**Your task**
Using the data below, return the stretch from the line that contains "Write the three.js" through the line that contains "const DRAFT = THREE.MathUtils.degToRad(10.5);", both included, exactly as it stands and nothing beyond it.

**Supplied material**
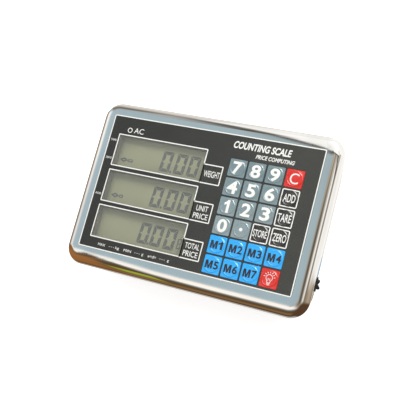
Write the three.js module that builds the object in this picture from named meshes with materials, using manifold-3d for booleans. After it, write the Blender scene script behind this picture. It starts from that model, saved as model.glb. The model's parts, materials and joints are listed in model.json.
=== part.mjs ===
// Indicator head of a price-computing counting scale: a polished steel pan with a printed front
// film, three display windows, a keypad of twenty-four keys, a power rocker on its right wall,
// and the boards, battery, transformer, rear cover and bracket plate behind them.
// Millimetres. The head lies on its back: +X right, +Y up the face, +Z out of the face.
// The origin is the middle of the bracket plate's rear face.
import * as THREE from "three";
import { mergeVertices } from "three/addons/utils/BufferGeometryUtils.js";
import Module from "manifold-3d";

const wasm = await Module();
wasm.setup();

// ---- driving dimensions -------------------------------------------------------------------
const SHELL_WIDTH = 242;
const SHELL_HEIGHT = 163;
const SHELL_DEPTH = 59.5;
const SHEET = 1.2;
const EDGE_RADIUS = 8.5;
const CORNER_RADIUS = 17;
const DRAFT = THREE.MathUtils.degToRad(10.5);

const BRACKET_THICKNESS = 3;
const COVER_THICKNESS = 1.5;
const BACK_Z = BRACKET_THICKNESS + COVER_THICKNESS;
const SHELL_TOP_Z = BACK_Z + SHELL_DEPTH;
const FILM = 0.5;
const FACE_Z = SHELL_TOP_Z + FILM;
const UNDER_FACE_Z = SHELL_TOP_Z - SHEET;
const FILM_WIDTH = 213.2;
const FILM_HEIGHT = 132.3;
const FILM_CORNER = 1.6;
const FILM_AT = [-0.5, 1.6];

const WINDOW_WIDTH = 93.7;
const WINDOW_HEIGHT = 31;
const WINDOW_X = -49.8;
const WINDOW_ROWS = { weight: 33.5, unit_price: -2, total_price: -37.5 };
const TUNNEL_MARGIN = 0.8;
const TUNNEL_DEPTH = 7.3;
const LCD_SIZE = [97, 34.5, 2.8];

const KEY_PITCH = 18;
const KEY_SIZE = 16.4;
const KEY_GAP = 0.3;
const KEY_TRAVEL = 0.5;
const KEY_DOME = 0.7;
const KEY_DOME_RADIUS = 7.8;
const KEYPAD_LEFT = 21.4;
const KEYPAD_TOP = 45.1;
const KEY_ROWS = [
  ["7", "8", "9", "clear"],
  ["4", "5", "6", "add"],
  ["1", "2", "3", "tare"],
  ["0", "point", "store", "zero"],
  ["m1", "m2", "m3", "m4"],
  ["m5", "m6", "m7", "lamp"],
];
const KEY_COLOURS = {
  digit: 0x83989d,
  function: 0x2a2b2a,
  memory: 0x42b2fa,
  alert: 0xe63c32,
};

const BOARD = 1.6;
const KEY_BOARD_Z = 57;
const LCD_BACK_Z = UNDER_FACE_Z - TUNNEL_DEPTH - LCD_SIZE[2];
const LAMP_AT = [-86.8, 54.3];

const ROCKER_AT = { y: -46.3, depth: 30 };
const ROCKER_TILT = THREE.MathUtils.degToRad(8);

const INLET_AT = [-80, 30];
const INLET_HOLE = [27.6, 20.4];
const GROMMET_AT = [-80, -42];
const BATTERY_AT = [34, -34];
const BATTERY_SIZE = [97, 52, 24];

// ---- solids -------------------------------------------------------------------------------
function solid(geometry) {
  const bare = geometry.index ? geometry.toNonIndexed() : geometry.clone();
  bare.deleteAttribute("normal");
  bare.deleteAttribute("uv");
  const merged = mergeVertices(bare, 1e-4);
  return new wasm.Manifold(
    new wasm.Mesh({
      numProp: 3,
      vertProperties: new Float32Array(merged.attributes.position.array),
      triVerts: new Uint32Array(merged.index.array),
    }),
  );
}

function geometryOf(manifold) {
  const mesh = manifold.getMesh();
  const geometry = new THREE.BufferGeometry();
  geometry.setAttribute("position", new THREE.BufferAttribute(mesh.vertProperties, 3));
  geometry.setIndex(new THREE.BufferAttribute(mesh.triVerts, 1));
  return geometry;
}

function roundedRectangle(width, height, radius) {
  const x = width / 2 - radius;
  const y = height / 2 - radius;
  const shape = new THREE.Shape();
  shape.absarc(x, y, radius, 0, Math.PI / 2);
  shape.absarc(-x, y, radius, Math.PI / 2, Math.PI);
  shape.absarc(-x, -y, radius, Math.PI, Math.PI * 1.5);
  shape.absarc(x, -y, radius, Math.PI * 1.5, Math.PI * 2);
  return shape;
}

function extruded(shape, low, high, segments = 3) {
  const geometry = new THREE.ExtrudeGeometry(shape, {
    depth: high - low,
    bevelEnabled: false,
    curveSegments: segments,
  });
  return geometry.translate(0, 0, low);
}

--

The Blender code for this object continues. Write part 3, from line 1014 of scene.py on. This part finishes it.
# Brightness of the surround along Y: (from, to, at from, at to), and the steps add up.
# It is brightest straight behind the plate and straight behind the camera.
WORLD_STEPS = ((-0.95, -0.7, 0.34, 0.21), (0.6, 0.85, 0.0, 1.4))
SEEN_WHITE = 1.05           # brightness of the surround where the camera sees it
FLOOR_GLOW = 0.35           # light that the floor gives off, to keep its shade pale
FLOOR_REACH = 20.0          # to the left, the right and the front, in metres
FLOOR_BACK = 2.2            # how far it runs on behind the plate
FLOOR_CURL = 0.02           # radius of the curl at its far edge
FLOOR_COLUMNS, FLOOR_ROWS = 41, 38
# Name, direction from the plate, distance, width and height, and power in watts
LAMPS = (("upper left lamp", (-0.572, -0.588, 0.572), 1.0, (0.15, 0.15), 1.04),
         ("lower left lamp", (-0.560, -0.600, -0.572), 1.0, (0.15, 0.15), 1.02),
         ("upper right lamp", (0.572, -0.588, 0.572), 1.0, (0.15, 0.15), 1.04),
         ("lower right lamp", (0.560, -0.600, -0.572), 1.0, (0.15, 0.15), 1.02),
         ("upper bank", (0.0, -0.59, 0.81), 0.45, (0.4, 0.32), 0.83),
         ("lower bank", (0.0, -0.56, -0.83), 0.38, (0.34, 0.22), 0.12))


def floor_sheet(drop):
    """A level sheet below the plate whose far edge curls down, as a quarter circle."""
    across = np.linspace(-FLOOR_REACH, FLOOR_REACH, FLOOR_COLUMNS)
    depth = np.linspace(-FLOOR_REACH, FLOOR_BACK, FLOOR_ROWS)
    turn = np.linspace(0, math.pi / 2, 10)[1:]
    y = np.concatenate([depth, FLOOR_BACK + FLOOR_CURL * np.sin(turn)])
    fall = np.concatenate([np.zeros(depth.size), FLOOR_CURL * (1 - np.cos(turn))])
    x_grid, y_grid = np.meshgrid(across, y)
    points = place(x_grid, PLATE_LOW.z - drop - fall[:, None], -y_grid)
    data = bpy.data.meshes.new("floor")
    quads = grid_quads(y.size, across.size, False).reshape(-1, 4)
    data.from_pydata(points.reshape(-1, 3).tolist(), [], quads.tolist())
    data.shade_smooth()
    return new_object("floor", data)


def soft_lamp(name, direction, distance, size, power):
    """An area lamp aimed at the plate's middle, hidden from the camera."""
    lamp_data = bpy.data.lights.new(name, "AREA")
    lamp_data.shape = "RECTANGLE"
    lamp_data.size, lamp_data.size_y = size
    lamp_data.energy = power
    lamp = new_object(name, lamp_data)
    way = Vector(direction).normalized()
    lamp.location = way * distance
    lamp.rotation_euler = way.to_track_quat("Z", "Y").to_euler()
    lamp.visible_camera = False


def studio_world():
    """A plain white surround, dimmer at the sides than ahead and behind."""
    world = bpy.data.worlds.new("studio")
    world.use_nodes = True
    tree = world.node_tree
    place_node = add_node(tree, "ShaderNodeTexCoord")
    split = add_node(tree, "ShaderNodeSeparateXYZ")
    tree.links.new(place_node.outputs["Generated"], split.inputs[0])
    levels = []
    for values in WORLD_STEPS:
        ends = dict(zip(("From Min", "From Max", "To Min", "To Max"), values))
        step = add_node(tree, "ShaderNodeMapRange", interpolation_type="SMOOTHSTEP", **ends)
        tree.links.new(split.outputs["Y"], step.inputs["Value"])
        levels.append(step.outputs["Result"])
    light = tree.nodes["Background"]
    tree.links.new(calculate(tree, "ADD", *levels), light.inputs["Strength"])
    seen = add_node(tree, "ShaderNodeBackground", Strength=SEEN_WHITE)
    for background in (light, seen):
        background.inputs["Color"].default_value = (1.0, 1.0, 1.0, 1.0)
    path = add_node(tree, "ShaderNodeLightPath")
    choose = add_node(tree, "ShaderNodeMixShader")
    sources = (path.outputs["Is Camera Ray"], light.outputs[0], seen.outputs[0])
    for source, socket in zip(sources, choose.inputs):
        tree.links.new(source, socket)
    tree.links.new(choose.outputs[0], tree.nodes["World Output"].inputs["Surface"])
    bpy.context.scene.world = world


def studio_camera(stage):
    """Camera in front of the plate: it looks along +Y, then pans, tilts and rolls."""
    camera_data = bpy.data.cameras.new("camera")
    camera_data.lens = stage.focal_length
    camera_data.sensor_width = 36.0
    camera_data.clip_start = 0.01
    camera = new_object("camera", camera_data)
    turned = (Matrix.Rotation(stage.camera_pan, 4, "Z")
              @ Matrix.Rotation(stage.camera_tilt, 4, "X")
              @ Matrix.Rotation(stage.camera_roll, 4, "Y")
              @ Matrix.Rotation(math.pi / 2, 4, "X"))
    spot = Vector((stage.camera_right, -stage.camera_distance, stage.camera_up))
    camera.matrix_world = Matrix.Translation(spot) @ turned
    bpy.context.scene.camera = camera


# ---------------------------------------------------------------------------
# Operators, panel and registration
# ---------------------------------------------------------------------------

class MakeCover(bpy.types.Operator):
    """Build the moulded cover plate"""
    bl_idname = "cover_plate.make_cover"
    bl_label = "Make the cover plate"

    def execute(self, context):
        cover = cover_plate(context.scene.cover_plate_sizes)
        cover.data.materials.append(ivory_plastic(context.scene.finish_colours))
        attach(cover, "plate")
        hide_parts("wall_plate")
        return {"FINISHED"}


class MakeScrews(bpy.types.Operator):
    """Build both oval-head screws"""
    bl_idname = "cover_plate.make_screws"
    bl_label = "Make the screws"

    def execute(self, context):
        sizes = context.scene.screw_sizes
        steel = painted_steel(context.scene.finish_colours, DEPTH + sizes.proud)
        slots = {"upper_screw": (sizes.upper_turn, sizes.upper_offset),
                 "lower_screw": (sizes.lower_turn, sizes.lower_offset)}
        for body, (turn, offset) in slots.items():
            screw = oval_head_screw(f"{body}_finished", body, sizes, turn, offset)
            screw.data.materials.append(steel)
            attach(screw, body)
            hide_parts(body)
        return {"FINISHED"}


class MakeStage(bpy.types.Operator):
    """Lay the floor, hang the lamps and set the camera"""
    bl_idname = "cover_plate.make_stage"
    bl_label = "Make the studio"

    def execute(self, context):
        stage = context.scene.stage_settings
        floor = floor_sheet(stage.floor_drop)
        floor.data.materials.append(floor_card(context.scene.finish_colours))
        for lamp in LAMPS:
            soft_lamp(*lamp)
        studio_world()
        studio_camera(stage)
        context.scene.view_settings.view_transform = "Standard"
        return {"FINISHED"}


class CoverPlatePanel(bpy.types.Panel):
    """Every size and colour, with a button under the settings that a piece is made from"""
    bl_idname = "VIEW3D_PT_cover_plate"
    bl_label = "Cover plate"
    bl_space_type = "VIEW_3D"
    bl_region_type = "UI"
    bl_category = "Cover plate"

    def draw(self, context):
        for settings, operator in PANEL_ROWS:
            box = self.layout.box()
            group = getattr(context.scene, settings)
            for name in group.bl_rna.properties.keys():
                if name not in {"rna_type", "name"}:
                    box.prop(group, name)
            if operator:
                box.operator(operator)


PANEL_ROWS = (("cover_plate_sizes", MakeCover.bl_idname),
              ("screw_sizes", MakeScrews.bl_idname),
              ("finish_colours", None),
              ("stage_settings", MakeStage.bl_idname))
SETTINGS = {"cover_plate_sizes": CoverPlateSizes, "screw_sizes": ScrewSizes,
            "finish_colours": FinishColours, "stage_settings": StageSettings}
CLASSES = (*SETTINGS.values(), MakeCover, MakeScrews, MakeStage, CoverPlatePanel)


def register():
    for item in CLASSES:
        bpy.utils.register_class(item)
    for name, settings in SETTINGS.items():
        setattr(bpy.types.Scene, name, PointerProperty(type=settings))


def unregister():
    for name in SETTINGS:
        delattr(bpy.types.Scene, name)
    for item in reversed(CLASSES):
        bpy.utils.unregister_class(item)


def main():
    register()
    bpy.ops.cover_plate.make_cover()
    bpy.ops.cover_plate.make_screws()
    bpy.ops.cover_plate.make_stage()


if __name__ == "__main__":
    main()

**Response for this exercise**
Write the three.js module that builds the object in this picture from named meshes with materials, using manifold-3d for booleans. After it, write the Blender scene script behind this picture. It starts from that model, saved as model.glb. The model's parts, materials and joints are listed in model.json.
=== part.mjs ===
// Indicator head of a price-computing counting scale: a polished steel pan with a printed front
// film, three display windows, a keypad of twenty-four keys, a power rocker on its right wall,
// and the boards, battery, transformer, rear cover and bracket plate behind them.
// Millimetres. The head lies on its back: +X right, +Y up the face, +Z out of the face.
// The origin is the middle of the bracket plate's rear face.
import * as THREE from "three";
import { mergeVertices } from "three/addons/utils/BufferGeometryUtils.js";
import Module from "manifold-3d";

const wasm = await Module();
wasm.setup();

// ---- driving dimensions -------------------------------------------------------------------
const SHELL_WIDTH = 242;
const SHELL_HEIGHT = 163;
const SHELL_DEPTH = 59.5;
const SHEET = 1.2;
const EDGE_RADIUS = 8.5;
const CORNER_RADIUS = 17;
const DRAFT = THREE.MathUtils.degToRad(10.5);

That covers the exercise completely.